• _What is expected_
Set down the material below in full, matching it exactly.

• _Data block_
-=-=-=-=-
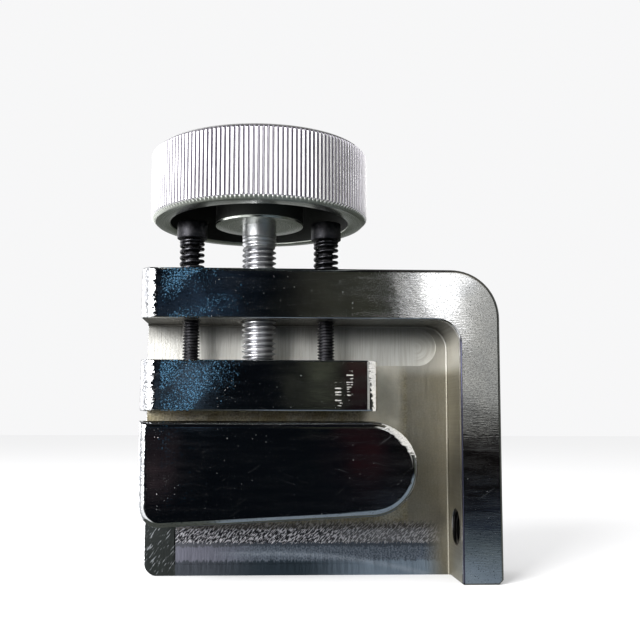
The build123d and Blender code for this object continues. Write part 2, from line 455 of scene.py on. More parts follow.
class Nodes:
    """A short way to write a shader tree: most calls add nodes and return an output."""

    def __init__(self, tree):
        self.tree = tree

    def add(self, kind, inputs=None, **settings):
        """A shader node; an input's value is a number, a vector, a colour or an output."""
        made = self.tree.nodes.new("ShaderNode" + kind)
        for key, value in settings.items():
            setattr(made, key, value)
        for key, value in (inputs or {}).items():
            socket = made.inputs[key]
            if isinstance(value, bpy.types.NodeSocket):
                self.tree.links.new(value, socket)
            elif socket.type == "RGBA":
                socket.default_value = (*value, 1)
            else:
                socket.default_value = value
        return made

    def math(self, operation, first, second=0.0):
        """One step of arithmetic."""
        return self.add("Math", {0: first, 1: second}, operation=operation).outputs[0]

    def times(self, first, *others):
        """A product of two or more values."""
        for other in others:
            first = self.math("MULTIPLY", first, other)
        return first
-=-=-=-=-
• _Expected answer_
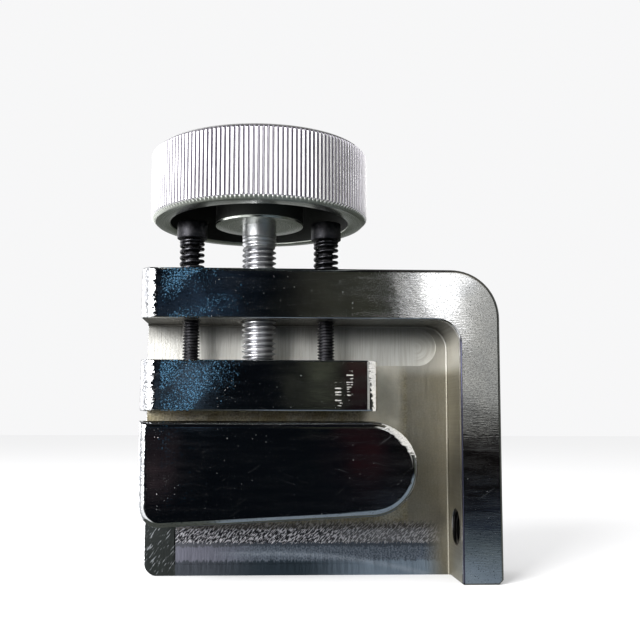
The build123d and Blender code for this object continues. Write part 2, from line 455 of scene.py on. More parts follow.
class Nodes:
    """A short way to write a shader tree: most calls add nodes and return an output."""

    def __init__(self, tree):
        self.tree = tree

    def add(self, kind, inputs=None, **settings):
        """A shader node; an input's value is a number, a vector, a colour or an output."""
        made = self.tree.nodes.new("ShaderNode" + kind)
        for key, value in settings.items():
            setattr(made, key, value)
        for key, value in (inputs or {}).items():
            socket = made.inputs[key]
            if isinstance(value, bpy.types.NodeSocket):
                self.tree.links.new(value, socket)
            elif socket.type == "RGBA":
                socket.default_value = (*value, 1)
            else:
                socket.default_value = value
        return made

    def math(self, operation, first, second=0.0):
        """One step of arithmetic."""
        return self.add("Math", {0: first, 1: second}, operation=operation).outputs[0]

    def times(self, first, *others):
        """A product of two or more values."""
        for other in others:
            first = self.math("MULTIPLY", first, other)
        return first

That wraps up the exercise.